#### AIM:
Set down the listing below verbatim, but only from its first line through the line containing "groove_depth = 7.0".

#### DATA SEGMENT:
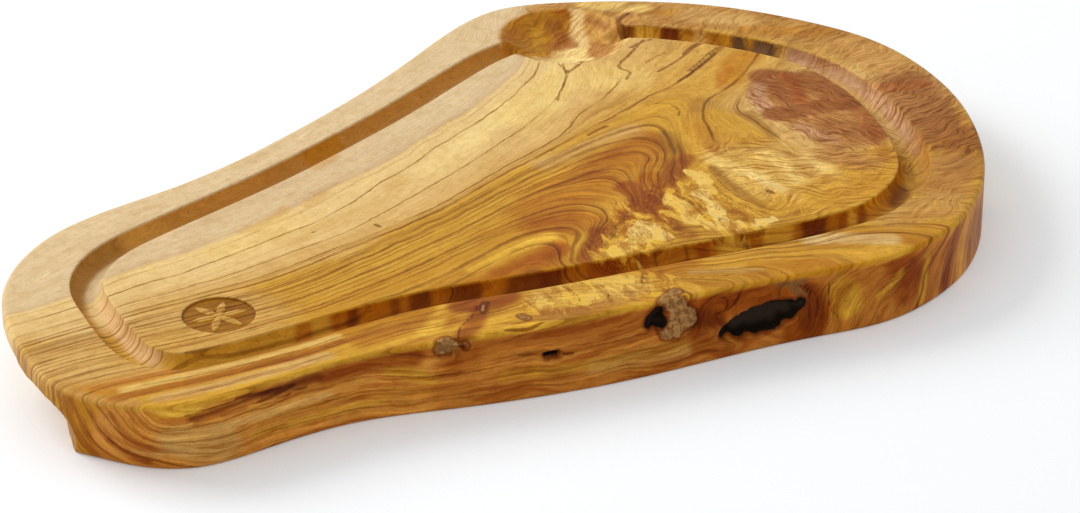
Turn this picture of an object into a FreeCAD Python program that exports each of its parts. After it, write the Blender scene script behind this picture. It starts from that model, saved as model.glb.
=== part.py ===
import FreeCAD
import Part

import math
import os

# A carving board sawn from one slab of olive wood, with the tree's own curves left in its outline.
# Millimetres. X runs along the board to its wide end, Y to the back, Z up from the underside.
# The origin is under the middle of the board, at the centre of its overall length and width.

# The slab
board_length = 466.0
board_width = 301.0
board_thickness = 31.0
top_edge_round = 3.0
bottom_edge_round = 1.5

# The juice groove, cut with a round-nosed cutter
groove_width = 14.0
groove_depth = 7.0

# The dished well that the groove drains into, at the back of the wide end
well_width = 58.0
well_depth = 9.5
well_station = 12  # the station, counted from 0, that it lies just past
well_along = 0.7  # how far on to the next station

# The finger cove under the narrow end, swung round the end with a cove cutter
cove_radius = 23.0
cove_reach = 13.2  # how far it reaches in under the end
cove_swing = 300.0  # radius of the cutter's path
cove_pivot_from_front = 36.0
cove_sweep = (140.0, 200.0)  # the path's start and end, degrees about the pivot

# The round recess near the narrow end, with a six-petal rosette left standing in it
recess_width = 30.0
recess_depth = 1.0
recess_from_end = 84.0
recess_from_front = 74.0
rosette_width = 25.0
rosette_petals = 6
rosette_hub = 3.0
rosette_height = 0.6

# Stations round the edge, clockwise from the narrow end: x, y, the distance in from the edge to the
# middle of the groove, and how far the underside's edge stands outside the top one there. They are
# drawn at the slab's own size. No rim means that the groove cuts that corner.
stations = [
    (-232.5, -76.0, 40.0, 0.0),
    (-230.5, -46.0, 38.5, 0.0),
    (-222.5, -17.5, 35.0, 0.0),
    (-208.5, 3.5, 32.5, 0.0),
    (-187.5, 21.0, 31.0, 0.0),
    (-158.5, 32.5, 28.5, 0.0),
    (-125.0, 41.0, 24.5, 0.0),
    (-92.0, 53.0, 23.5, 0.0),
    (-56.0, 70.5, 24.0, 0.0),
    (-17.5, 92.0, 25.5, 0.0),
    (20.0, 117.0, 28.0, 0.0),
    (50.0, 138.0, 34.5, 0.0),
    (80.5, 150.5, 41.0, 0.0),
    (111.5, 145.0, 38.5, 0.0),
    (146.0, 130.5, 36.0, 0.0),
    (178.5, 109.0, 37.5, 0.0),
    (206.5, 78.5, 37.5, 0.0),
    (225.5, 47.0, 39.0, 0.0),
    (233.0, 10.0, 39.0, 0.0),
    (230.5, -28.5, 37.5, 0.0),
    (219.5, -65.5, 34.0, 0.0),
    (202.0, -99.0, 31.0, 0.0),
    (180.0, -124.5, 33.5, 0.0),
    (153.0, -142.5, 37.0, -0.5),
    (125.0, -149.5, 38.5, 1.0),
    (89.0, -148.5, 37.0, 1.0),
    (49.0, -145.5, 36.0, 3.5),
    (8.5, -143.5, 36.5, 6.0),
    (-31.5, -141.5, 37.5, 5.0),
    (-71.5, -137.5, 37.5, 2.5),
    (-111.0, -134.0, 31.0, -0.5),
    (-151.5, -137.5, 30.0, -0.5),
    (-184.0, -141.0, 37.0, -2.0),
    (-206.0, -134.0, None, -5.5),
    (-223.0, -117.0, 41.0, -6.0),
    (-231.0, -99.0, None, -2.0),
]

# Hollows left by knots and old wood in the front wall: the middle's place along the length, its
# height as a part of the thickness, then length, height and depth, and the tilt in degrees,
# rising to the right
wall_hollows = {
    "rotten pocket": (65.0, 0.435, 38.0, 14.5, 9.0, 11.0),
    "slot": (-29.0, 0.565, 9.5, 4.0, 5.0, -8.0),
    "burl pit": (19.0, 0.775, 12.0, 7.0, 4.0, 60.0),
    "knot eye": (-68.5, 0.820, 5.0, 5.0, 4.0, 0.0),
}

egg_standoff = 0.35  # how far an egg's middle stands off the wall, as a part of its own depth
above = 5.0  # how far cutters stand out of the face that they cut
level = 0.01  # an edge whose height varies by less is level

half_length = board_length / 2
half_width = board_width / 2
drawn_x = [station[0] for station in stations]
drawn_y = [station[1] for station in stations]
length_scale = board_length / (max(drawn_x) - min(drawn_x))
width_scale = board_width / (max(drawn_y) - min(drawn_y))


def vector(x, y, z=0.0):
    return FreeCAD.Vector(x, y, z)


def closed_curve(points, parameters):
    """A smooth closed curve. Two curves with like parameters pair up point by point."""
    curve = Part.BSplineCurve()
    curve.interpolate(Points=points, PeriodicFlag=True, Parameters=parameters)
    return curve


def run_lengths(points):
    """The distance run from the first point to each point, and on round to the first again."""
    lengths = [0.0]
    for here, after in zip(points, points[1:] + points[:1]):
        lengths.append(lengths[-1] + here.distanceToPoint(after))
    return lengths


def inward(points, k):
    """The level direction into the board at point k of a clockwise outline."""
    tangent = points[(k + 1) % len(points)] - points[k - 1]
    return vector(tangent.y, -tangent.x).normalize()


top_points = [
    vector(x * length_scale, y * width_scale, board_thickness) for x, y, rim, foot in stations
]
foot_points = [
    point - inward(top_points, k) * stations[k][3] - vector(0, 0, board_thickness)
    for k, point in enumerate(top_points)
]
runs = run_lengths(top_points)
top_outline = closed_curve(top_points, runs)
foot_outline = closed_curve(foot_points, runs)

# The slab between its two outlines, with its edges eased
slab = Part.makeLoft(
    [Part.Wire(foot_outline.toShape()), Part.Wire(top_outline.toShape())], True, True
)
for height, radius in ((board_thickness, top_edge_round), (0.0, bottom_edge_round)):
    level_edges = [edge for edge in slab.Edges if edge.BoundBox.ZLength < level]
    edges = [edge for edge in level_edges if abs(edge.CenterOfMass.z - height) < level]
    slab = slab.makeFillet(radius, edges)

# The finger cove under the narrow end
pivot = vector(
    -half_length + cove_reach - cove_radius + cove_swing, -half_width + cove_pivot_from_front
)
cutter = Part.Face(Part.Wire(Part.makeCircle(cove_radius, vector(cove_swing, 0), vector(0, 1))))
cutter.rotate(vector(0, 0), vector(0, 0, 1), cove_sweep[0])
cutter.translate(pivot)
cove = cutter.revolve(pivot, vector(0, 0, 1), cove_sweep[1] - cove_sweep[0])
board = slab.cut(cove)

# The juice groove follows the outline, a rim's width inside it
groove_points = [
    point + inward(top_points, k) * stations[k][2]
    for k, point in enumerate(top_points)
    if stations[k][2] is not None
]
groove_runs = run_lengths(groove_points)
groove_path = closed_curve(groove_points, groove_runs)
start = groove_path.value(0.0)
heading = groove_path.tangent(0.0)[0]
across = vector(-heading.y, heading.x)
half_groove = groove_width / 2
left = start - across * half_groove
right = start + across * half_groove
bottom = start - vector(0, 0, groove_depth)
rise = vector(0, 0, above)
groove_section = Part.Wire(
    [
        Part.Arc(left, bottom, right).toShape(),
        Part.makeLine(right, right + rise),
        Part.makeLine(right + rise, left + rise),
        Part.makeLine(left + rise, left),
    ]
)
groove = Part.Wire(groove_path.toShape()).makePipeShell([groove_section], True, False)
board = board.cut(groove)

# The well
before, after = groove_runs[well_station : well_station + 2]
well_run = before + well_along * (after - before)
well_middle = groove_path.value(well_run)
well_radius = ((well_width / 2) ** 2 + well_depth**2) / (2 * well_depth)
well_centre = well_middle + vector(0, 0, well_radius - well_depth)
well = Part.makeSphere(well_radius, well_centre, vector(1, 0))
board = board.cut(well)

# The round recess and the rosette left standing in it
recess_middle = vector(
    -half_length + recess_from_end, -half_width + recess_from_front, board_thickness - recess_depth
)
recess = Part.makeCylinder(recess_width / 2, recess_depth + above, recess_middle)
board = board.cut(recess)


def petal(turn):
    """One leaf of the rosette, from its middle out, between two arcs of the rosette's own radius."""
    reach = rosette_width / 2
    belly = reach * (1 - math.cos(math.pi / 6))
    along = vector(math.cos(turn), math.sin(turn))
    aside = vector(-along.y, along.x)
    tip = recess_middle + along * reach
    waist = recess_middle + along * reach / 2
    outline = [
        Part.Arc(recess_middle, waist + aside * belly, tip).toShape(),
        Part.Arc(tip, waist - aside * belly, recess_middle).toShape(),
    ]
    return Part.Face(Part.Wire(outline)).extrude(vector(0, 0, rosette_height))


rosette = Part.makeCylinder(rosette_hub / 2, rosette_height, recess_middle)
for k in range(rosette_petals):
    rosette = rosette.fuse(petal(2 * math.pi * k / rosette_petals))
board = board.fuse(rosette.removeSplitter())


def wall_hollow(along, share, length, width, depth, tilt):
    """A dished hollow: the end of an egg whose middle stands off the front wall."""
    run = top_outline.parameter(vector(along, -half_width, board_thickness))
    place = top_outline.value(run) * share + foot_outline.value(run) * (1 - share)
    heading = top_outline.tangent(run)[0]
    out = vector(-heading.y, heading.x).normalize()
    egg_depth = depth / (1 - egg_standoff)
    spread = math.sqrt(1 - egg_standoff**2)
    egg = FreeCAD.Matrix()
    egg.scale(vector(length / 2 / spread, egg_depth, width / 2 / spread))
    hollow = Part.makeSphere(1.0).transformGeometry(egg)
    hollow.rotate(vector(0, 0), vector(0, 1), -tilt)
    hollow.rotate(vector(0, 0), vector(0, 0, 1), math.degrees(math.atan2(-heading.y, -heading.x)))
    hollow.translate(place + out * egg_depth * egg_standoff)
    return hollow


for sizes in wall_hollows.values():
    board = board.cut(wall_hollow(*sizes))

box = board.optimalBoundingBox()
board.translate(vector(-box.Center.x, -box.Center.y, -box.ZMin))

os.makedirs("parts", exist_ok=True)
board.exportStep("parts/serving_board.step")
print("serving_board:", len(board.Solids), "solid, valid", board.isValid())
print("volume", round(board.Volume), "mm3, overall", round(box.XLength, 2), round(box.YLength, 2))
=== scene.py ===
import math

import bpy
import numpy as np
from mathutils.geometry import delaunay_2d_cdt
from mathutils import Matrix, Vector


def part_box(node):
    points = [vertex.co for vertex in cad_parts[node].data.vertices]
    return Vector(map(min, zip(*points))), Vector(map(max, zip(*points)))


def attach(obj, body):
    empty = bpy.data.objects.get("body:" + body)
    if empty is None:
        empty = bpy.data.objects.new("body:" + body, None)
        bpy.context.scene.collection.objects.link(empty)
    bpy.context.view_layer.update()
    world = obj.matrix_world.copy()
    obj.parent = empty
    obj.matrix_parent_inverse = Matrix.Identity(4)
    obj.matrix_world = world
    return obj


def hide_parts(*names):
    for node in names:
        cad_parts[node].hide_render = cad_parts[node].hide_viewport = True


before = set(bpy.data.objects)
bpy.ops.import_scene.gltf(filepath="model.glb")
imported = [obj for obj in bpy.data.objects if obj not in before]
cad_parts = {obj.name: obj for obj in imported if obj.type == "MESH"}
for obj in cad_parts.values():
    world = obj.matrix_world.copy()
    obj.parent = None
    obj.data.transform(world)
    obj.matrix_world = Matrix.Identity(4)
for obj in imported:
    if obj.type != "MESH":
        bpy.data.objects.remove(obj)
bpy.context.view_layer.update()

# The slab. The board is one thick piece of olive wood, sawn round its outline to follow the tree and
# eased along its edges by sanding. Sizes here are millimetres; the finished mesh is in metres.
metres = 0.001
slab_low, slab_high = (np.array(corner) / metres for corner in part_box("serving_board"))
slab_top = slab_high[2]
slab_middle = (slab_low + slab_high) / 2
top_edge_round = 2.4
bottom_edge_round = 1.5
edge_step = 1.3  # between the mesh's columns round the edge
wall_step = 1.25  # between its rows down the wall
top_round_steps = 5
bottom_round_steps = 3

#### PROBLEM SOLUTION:
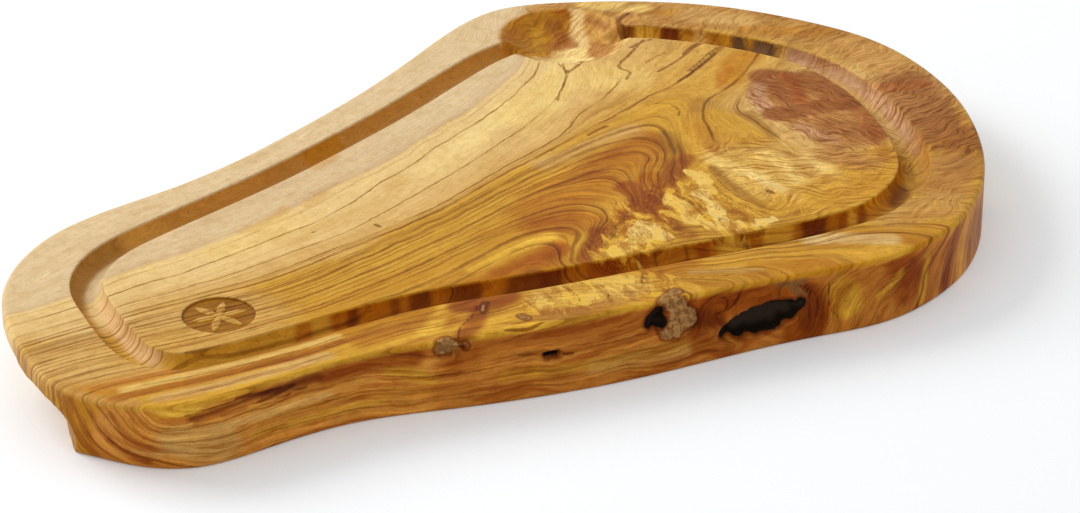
Turn this picture of an object into a FreeCAD Python program that exports each of its parts. After it, write the Blender scene script behind this picture. It starts from that model, saved as model.glb.
=== part.py ===
import FreeCAD
import Part

import math
import os

# A carving board sawn from one slab of olive wood, with the tree's own curves left in its outline.
# Millimetres. X runs along the board to its wide end, Y to the back, Z up from the underside.
# The origin is under the middle of the board, at the centre of its overall length and width.

# The slab
board_length = 466.0
board_width = 301.0
board_thickness = 31.0
top_edge_round = 3.0
bottom_edge_round = 1.5

# The juice groove, cut with a round-nosed cutter
groove_width = 14.0
groove_depth = 7.0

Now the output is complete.